学習活動に関する評価(evaluation)には、つぎの3つがある:
(イ)診断的評価(口)形成的評価(ハ)総括的評価
(イ)は、これからの学習内容につき、どの程度の予備知識や理解があるかを知るための事前の評価で、学習者のレディネスを知るものである。
(口)は、学習の途上で行われ、誤りの原因を早期に発見し、その後の指導の参考にする評価で、フィードバックサイクルの短いもの。
(ハ)は、指導終了後に行われ、成績認定の為の評価である。

(注)evaluation は、教育に関する評価で使われ、assessment は看護の場合など、患者の血圧や体温の測定の時に使われる。

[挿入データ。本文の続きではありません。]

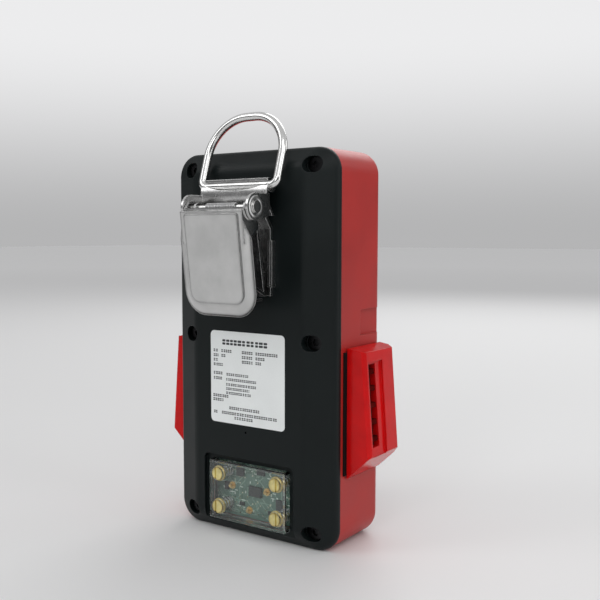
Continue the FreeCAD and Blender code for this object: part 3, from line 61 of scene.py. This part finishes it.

一般に、評価というと(ハ)の成績をつけるための評価(いわゆるテスト)を指しているようであるが、(口)の、指導の途中の評価は最も大切なものと考えている。
なぜなれば、評価で最も大切な点は評価しっぱなしでなく、その結果をフィードバックして次の学習や指導に役立てることにあると考えるから。

(6)繰り返すことで、知識の確実な定着をはかる

学習の仕方は人それぞれであり、自分に合ったやり方で行うのが良いと思う。私の経験では、同じことを何回も繰り返し学習することにより、あやふやな知識が確実なものとなり、定着するようである。特に、短時間のうちに解答しなければならないような場合には、この方法が効果的である。
最近では、日常生活に横文字がどんどん使われているが、こういうカタカナ文字も繰り返し目にすることにより、その意味が理解される。とにかく、わからない言葉に出くわしたなら、その都度調べて正しく覚えるより仕方がないであろう。
諺にある“ slow and steady wins the race”(急がば回れ)の精神を勧めたい。